• _SHORT EXERCISE_
Transcribe each line exactly.

• _DATA SHOWN_
——————

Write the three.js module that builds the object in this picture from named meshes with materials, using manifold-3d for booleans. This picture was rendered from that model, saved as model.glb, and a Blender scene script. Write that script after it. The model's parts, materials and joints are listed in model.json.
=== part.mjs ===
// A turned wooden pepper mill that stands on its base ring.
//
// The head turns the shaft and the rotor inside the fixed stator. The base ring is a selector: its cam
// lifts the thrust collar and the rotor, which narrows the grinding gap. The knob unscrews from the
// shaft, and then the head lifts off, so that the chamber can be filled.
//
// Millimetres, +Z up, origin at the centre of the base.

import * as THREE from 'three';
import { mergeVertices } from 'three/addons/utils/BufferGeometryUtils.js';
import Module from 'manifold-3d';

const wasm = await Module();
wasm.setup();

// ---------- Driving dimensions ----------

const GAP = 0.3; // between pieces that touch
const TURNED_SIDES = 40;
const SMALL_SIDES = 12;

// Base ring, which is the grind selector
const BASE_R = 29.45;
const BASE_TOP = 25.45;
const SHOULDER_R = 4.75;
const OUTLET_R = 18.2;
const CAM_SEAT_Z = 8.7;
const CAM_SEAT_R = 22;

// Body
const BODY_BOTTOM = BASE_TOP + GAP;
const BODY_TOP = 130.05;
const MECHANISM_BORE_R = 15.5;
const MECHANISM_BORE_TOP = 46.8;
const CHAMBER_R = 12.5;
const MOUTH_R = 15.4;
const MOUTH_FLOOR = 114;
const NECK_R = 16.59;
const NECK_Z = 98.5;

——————

• _RESULT OF THE EXERCISE_
Write the three.js module that builds the object in this picture from named meshes with materials, using manifold-3d for booleans. This picture was rendered from that model, saved as model.glb, and a Blender scene script. Write that script after it. The model's parts, materials and joints are listed in model.json.
=== part.mjs ===
// A turned wooden pepper mill that stands on its base ring.
//
// The head turns the shaft and the rotor inside the fixed stator. The base ring is a selector: its cam
// lifts the thrust collar and the rotor, which narrows the grinding gap. The knob unscrews from the
// shaft, and then the head lifts off, so that the chamber can be filled.
//
// Millimetres, +Z up, origin at the centre of the base.

import * as THREE from 'three';
import { mergeVertices } from 'three/addons/utils/BufferGeometryUtils.js';
import Module from 'manifold-3d';

const wasm = await Module();
wasm.setup();

// ---------- Driving dimensions ----------

const GAP = 0.3; // between pieces that touch
const TURNED_SIDES = 40;
const SMALL_SIDES = 12;

// Base ring, which is the grind selector
const BASE_R = 29.45;
const BASE_TOP = 25.45;
const SHOULDER_R = 4.75;
const OUTLET_R = 18.2;
const CAM_SEAT_Z = 8.7;
const CAM_SEAT_R = 22;

// Body
const BODY_BOTTOM = BASE_TOP + GAP;
const BODY_TOP = 130.05;
const MECHANISM_BORE_R = 15.5;
const MECHANISM_BORE_TOP = 46.8;
const CHAMBER_R = 12.5;
const MOUTH_R = 15.4;
const MOUTH_FLOOR = 114;
const NECK_R = 16.59;
const NECK_Z = 98.5;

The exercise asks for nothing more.